Berlin dementiert Spionageeinsatz
Berichte über eine mutmaßliche Spionageaktion eines deutschen Aufklärungsschiffs vor der syrischen Küste dementierte derweil der Sprecher des Bundesverteidigungsministeriums, Stefan Paris. Zu den genauen Zielen des Einsatzes der "Oker" und einem möglichen Zusammenhang mit den Kämpfen in Syrien wollte er indes keine Angaben machen. Bei der "Oker" handele es sich um ein sogenanntes Flottendienstboot - diese Schiffe seien unbewaffnete "Frühwarn-, Fernmelde- und Aufklärungseinheiten", erklärte Paris. Flottendienstboote der deutschen Marine operieren demnach "seit Jahren auch routinemäßig im Bereich des Mittelmeeres".
Japanische Journalistin getötet
Derweil ist in der hart umkämpften nordsyrischen Stadt Aleppo eine japanische Journalistin getötet worden. Das teilte die Regierung in Tokio mit. Die 45-Jährige hatte jahrelange aus Konfliktgebieten wie Afghanistan und Irak berichtet. Wie die in London ansässige Gruppe Syrische Menschenrechtsbeobachter mitteilte, wurden drei andere Reporter vermisst.

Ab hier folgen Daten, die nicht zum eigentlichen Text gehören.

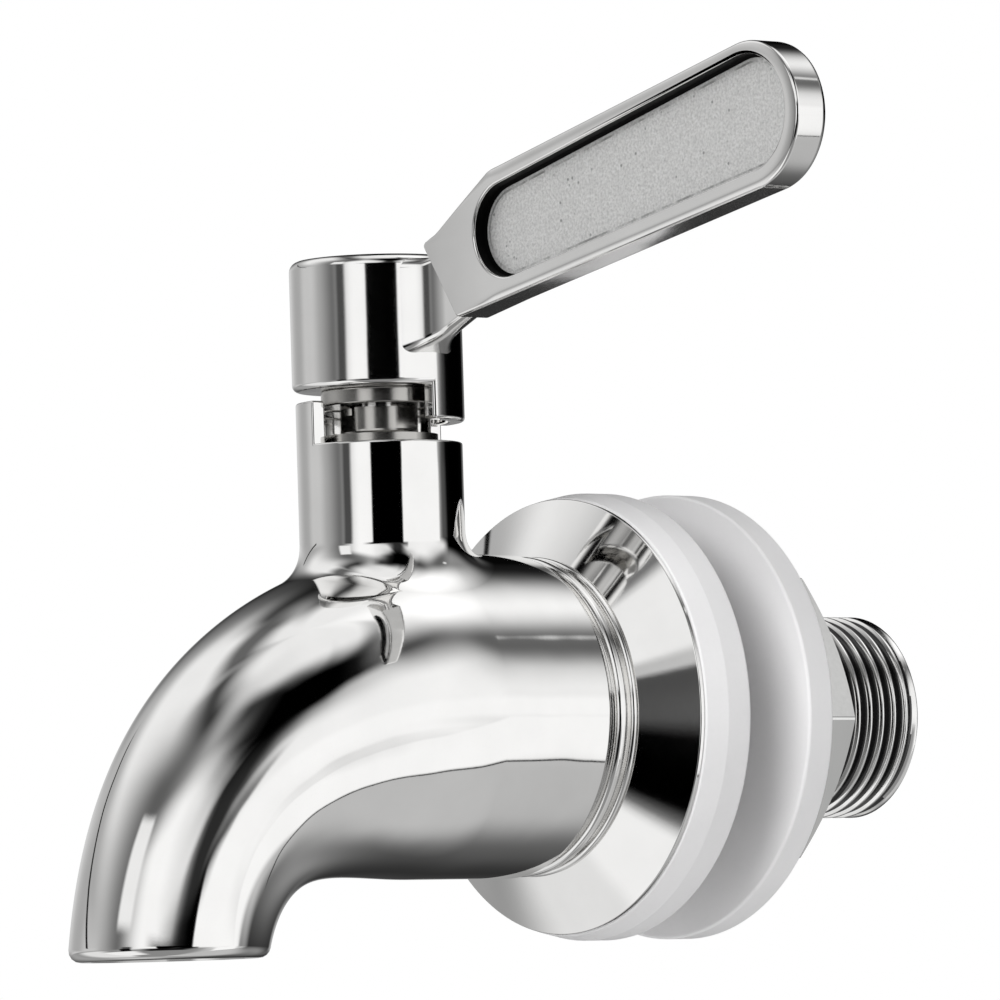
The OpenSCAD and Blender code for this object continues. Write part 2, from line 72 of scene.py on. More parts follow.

Der berüchtigte Chef des Geheimdienstes der syrischen Luftwaffe, Dschamil Hassan, soll einem Anschlag zum Opfer gefallen sein. Regimegegner berichteten, Hassan sei auf dem Militärflughafen Messe in Damaskus schwer verletzt worden. Man habe ihn in ein Krankenhaus in der russischen Hauptstadt Moskau gebracht, wo ihm die Ärzte aber nicht mehr hätten helfen können.
Türkei regt Schutzzonen in Syrien an
Wegen der schnell wachsenden Zahl syrischer Flüchtlinge fordert die Türkei jetzt Vorbereitungen für die Einrichtung von Schutzzonen auf syrischem Boden. Die türkischen Lager könnten nicht mehr als 100.000 Flüchtlinge aufnehmen, zitierte die Tageszeitung "Hürriyet" Außenminister Ahmet Davutoglu. Die Vereinten Nationen könnten Lager auf syrischer Seite der Grenze errichten.

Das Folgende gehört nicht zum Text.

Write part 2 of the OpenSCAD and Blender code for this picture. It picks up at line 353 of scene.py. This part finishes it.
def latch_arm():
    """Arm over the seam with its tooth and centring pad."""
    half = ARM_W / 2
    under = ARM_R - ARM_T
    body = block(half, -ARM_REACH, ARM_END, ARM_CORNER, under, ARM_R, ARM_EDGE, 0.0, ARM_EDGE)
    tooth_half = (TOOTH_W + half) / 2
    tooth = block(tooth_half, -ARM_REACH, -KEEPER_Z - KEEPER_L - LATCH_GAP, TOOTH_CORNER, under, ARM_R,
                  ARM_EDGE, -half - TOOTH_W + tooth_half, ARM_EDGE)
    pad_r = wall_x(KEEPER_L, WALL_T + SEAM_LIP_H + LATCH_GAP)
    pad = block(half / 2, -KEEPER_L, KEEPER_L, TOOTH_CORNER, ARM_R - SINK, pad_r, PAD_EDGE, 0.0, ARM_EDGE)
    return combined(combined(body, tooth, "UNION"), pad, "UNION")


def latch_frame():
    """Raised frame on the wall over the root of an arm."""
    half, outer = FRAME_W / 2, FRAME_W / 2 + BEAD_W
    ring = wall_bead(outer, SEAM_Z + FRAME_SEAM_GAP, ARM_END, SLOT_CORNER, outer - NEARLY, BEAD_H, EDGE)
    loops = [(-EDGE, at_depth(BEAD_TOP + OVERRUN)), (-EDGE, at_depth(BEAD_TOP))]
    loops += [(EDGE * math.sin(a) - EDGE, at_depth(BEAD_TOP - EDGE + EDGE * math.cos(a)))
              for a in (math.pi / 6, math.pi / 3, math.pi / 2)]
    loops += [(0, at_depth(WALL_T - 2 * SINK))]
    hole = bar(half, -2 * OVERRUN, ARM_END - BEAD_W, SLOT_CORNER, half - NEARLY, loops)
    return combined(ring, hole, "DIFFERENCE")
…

In Damaskus packten unterdessen die letzten Mitglieder der UN-Beobachtertruppe Unsmis ihre Koffer. Der Sicherheitsrat hatte entschieden, das Mandat der im April nach Syrien entsandten Beobachter nicht über Sonntag hinaus zu verlängern. Anstatt wie geplant einen Waffenstillstand zu überwachen, hatte die UN-Truppe hilflos zugesehen, wie das Land immer tiefer im Bürgerkrieg versank.